WHAT IS NEEDED:
A single number is the answer here: how many lines of the entries contain "joints"?

AVAILABLE DATA:
# # # # #
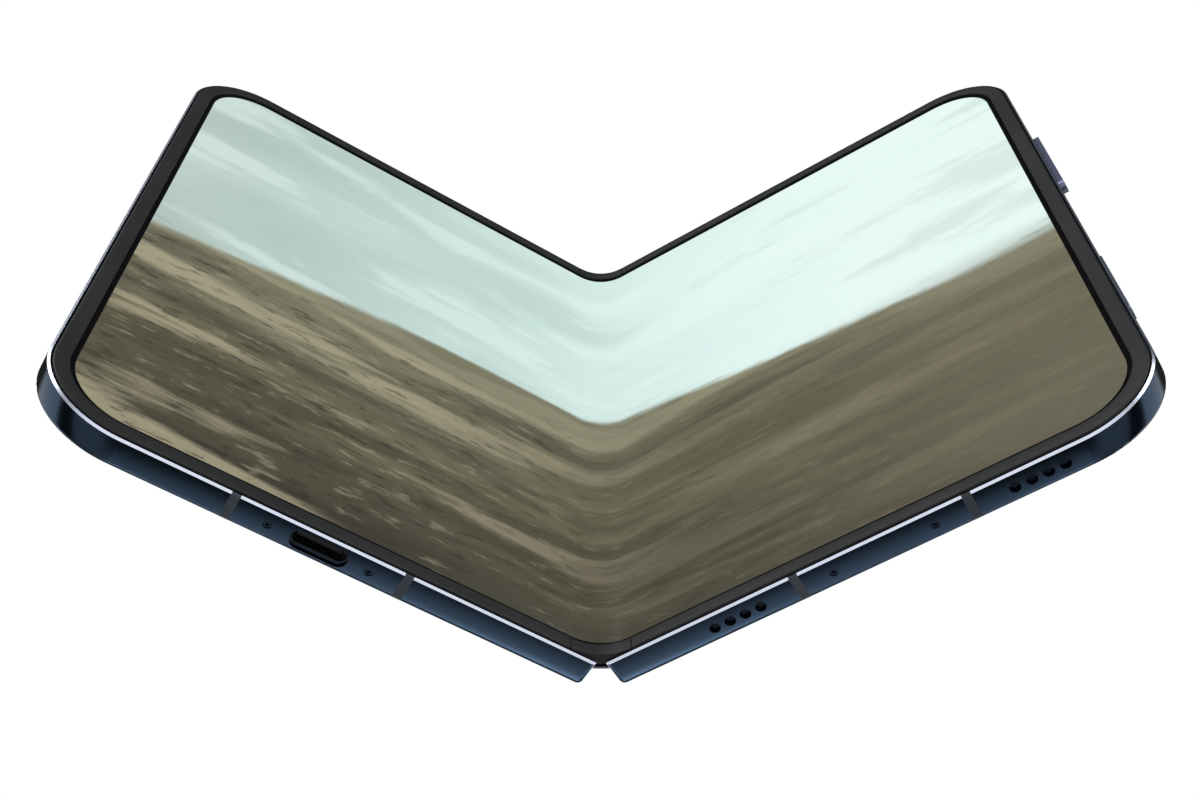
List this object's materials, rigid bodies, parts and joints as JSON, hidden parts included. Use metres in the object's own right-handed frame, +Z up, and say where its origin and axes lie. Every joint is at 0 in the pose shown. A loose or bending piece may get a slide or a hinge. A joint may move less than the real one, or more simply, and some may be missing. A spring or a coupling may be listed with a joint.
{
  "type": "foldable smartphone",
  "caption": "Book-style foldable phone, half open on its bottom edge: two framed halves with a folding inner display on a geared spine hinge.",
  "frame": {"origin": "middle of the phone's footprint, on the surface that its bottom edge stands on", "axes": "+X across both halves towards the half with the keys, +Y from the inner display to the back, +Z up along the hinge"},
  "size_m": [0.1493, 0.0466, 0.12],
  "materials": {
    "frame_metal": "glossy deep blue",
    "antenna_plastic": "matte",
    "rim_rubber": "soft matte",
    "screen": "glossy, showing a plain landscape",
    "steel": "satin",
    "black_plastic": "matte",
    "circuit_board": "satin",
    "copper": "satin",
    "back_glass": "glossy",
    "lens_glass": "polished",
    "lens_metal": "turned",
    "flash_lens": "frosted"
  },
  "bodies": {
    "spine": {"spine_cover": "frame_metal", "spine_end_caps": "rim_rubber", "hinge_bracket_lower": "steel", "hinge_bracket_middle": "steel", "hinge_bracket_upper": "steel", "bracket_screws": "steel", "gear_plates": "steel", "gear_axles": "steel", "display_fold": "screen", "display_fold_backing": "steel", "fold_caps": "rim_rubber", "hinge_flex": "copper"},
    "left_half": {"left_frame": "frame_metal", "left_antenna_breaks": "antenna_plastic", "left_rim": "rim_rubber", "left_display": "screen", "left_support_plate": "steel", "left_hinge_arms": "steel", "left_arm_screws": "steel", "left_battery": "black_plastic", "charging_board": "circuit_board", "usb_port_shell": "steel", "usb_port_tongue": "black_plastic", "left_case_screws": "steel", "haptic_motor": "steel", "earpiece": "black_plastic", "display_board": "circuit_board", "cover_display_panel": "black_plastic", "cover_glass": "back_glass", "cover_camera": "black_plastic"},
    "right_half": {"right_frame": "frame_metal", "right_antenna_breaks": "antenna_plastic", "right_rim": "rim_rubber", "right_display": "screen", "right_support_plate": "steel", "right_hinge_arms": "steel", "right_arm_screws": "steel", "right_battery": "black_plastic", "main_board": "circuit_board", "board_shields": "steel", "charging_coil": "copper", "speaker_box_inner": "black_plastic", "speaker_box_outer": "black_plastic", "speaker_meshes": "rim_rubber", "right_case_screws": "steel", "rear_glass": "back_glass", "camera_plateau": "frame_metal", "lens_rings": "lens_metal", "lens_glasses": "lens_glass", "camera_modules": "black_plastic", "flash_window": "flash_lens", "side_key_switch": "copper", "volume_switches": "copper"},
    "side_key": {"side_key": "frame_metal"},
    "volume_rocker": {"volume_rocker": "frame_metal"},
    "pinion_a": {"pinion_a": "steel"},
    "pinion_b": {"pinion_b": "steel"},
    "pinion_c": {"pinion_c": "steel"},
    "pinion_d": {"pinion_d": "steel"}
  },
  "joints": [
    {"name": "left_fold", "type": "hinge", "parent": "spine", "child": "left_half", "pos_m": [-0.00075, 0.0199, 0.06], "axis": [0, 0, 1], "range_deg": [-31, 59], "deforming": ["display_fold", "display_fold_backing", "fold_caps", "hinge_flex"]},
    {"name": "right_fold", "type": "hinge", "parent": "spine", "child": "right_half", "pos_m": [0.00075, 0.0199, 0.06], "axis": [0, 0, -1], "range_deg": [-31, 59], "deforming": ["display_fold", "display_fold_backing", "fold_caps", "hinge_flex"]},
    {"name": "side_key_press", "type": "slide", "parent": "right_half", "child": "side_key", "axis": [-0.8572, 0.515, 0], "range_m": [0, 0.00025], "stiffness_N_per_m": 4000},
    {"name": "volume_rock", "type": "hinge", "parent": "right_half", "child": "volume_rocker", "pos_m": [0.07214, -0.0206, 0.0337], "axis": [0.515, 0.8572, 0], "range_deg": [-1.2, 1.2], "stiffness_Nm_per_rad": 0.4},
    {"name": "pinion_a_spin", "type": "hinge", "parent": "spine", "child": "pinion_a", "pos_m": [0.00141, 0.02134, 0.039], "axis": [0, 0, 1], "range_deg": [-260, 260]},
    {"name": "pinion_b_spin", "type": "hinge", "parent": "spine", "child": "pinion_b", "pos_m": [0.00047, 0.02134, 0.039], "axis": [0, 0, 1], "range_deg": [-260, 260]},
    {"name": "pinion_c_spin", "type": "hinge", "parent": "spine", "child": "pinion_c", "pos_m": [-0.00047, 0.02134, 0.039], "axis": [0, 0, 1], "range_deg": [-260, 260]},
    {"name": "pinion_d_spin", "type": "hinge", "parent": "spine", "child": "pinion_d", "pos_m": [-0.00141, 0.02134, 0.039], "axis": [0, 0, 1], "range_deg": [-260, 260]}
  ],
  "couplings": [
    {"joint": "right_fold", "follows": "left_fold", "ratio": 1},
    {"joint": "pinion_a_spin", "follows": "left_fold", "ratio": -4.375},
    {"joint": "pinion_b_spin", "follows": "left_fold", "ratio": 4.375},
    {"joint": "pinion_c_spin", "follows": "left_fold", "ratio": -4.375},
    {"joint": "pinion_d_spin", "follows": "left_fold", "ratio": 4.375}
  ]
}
# # # # #
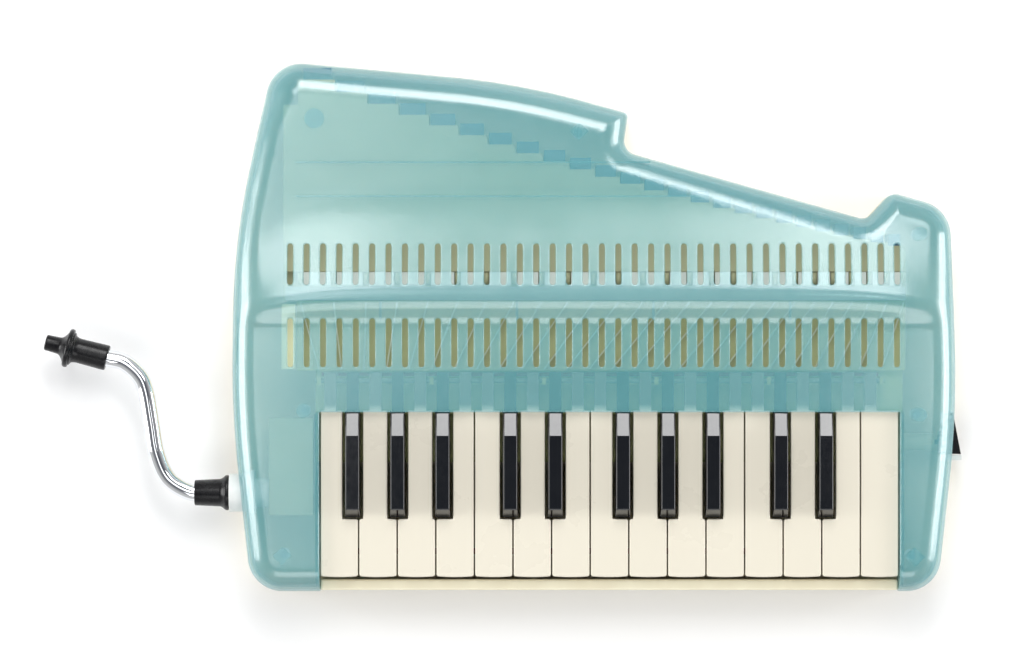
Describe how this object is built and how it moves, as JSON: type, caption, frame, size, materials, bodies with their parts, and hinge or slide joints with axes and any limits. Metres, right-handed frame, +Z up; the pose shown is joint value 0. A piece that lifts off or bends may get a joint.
# # # # #
THE ANSWER:
3